## START

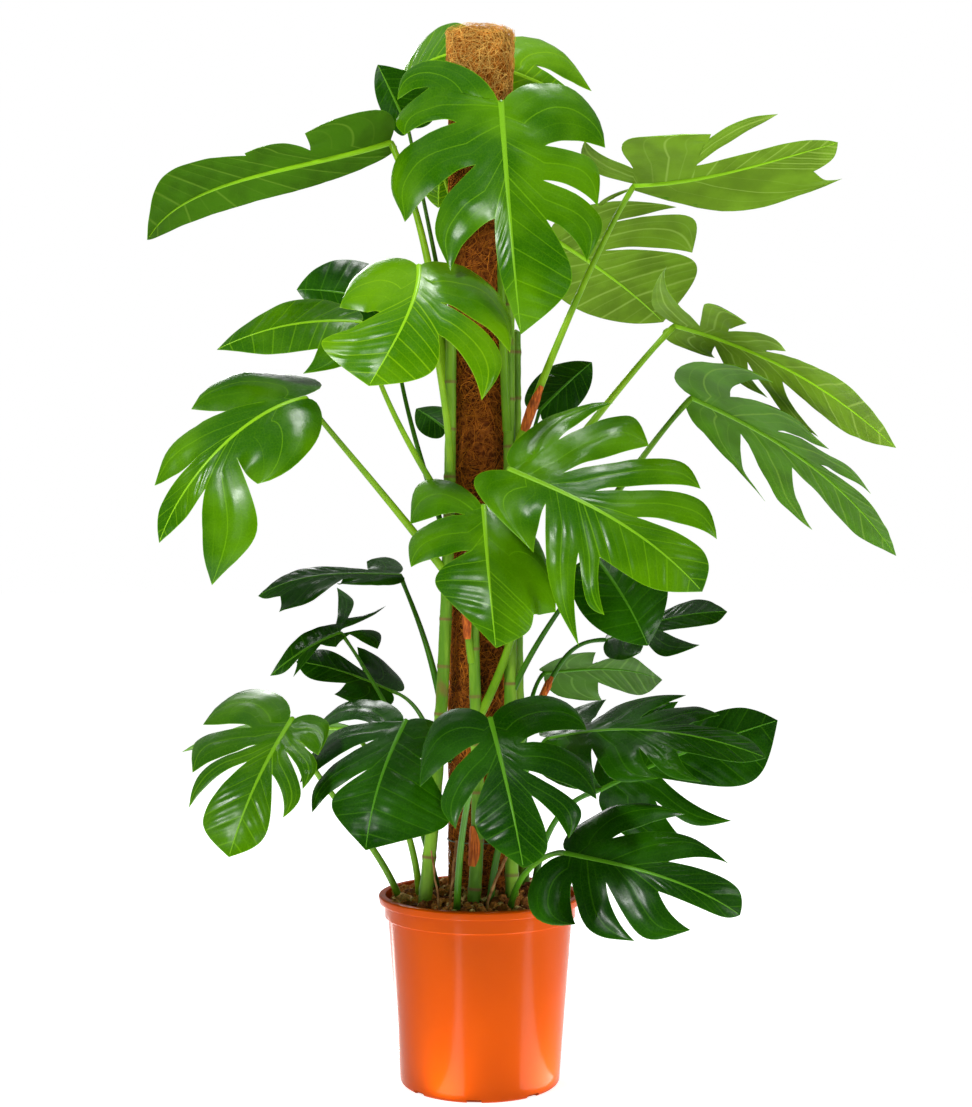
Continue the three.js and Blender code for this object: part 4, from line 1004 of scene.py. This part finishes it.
# ---- Pot and soil ---------------------------------------------------------------------------
def pot_profile():
    mouth = COLLAR_RADIUS - WALL + 1
    lip_bottom = POT_HEIGHT - LIP_DROP
    step = COLLAR_RADIUS - STEP_DEPTH
    skirt = RIM_RADIUS - WALL - 1
    return [
        (0, 0),
        (BASE_RADIUS - BASE_ROUND - 6, 0),
        *arc(BASE_RADIUS - BASE_ROUND, BASE_ROUND, BASE_ROUND, -90, -5, 8),
        (step - 0.1, COLLAR_BOTTOM - CORNER_ROUND),
        *arc(step + CORNER_ROUND, COLLAR_BOTTOM - 0.6, CORNER_ROUND, 180, 100, 4),
        (COLLAR_RADIUS - CORNER_ROUND - 0.1, COLLAR_BOTTOM + 1),
        *arc(COLLAR_RADIUS - CORNER_ROUND, COLLAR_BOTTOM + CORNER_ROUND + 1, CORNER_ROUND, -90, 0, 4),
        (COLLAR_RADIUS, POT_HEIGHT - WALL - 1),
        (skirt, POT_HEIGHT - WALL - 1),
        (skirt, lip_bottom + 0.5),
        *arc(skirt + LIP_EDGE, lip_bottom + LIP_EDGE, LIP_EDGE, 180, 360, 8),
        *arc(RIM_RADIUS - LIP_ROUND, POT_HEIGHT - LIP_ROUND, LIP_ROUND, 0, 90, 8),
        *arc(mouth + CORNER_ROUND, POT_HEIGHT - CORNER_ROUND, CORNER_ROUND, 90, 180, 4),
        (COLLAR_RADIUS - 1 - WALL, COLLAR_BOTTOM + 2),
        (step - WALL, COLLAR_BOTTOM),
        (BASE_RADIUS - WALL, FLOOR),
        (0, FLOOR),
    ]


def build_pot(look):
    form = spun(pot_profile(), POT_SIDES)
    pot = closed_piece("pot_fine", "pot", "pot_plastic", look, form, sharp=30)
    cutter = bmesh.new()
    for i in range(NOTCHES):
        angle = NOTCH_TURN + WHOLE_TURN * i / NOTCHES
        made = bmesh.ops.create_cube(cutter, size=1)["verts"]
        bmesh.ops.scale(cutter, vec=np.array(NOTCH_SIZE) * MM, verts=made)
        bmesh.ops.translate(cutter, vec=(BASE_RADIUS * MM, 0, 0), verts=made)
        bmesh.ops.rotate(cutter, matrix=Matrix.Rotation(angle, 3, "Z"), verts=made)
    mesh = bpy.data.meshes.new("notches")
    cutter.to_mesh(mesh)
    cutter.free()
    notches = bpy.data.objects.new("notches", mesh)
    bpy.context.scene.collection.objects.link(notches)
    cut = pot.modifiers.new("notches", "BOOLEAN")
    cut.operation, cut.solver, cut.object = "DIFFERENCE", "EXACT", notches
    apply_modifiers(pot)
    bpy.data.objects.remove(notches)


def apply_modifiers(piece):
    """Replaces a piece's mesh by what its modifiers make of it, and takes them off."""
    shown = piece.evaluated_get(bpy.context.evaluated_depsgraph_get())
    mesh = bpy.data.meshes.new_from_object(shown)
    piece.modifiers.clear()
    piece.data = mesh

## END

Write out the listing once more, matching it exactly.

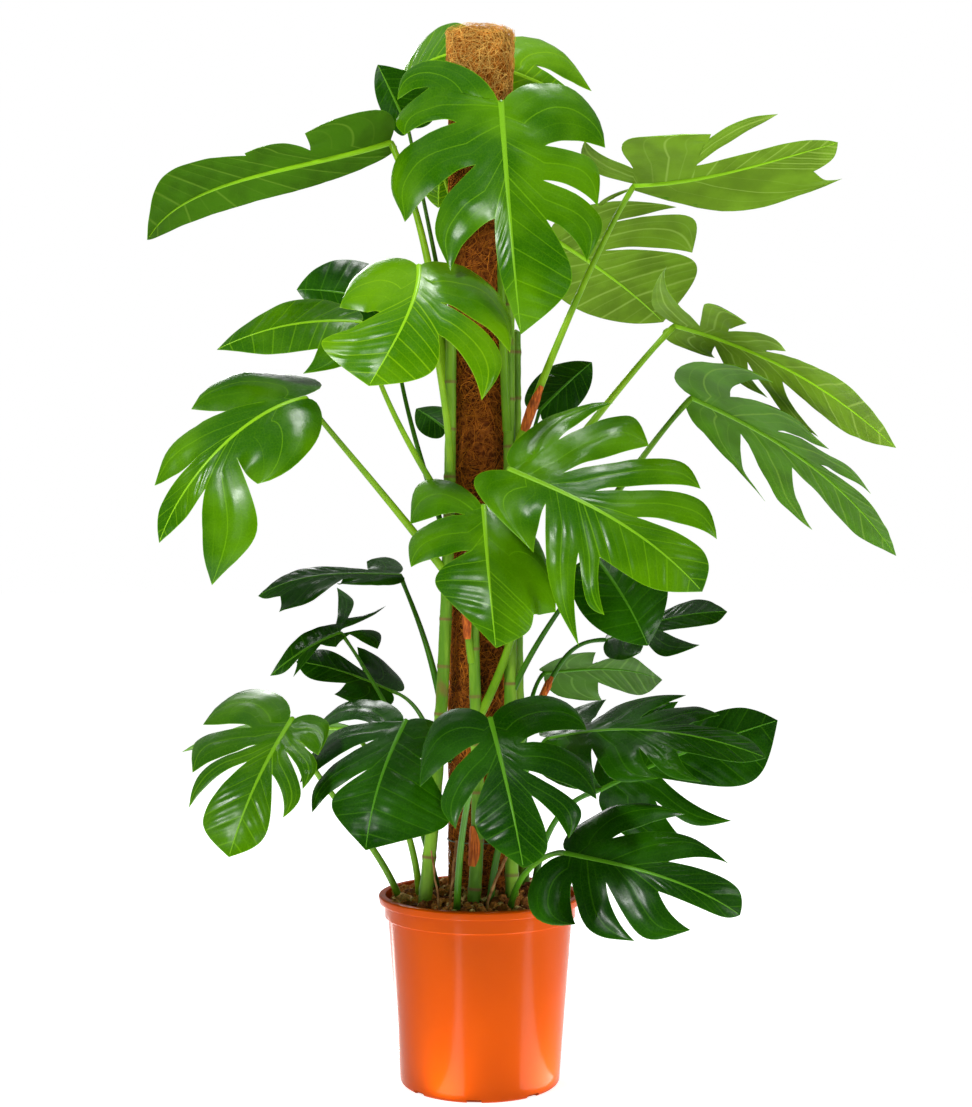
Continue the three.js and Blender code for this object: part 4, from line 1004 of scene.py. This part finishes it.
# ---- Pot and soil ---------------------------------------------------------------------------
def pot_profile():
    mouth = COLLAR_RADIUS - WALL + 1
    lip_bottom = POT_HEIGHT - LIP_DROP
    step = COLLAR_RADIUS - STEP_DEPTH
    skirt = RIM_RADIUS - WALL - 1
    return [
        (0, 0),
        (BASE_RADIUS - BASE_ROUND - 6, 0),
        *arc(BASE_RADIUS - BASE_ROUND, BASE_ROUND, BASE_ROUND, -90, -5, 8),
        (step - 0.1, COLLAR_BOTTOM - CORNER_ROUND),
        *arc(step + CORNER_ROUND, COLLAR_BOTTOM - 0.6, CORNER_ROUND, 180, 100, 4),
        (COLLAR_RADIUS - CORNER_ROUND - 0.1, COLLAR_BOTTOM + 1),
        *arc(COLLAR_RADIUS - CORNER_ROUND, COLLAR_BOTTOM + CORNER_ROUND + 1, CORNER_ROUND, -90, 0, 4),
        (COLLAR_RADIUS, POT_HEIGHT - WALL - 1),
        (skirt, POT_HEIGHT - WALL - 1),
        (skirt, lip_bottom + 0.5),
        *arc(skirt + LIP_EDGE, lip_bottom + LIP_EDGE, LIP_EDGE, 180, 360, 8),
        *arc(RIM_RADIUS - LIP_ROUND, POT_HEIGHT - LIP_ROUND, LIP_ROUND, 0, 90, 8),
        *arc(mouth + CORNER_ROUND, POT_HEIGHT - CORNER_ROUND, CORNER_ROUND, 90, 180, 4),
        (COLLAR_RADIUS - 1 - WALL, COLLAR_BOTTOM + 2),
        (step - WALL, COLLAR_BOTTOM),
        (BASE_RADIUS - WALL, FLOOR),
        (0, FLOOR),
    ]


def build_pot(look):
    form = spun(pot_profile(), POT_SIDES)
    pot = closed_piece("pot_fine", "pot", "pot_plastic", look, form, sharp=30)
    cutter = bmesh.new()
    for i in range(NOTCHES):
        angle = NOTCH_TURN + WHOLE_TURN * i / NOTCHES
        made = bmesh.ops.create_cube(cutter, size=1)["verts"]
        bmesh.ops.scale(cutter, vec=np.array(NOTCH_SIZE) * MM, verts=made)
        bmesh.ops.translate(cutter, vec=(BASE_RADIUS * MM, 0, 0), verts=made)
        bmesh.ops.rotate(cutter, matrix=Matrix.Rotation(angle, 3, "Z"), verts=made)
    mesh = bpy.data.meshes.new("notches")
    cutter.to_mesh(mesh)
    cutter.free()
    notches = bpy.data.objects.new("notches", mesh)
    bpy.context.scene.collection.objects.link(notches)
    cut = pot.modifiers.new("notches", "BOOLEAN")
    cut.operation, cut.solver, cut.object = "DIFFERENCE", "EXACT", notches
    apply_modifiers(pot)
    bpy.data.objects.remove(notches)


def apply_modifiers(piece):
    """Replaces a piece's mesh by what its modifiers make of it, and takes them off."""
    shown = piece.evaluated_get(bpy.context.evaluated_depsgraph_get())
    mesh = bpy.data.meshes.new_from_object(shown)
    piece.modifiers.clear()
    piece.data = mesh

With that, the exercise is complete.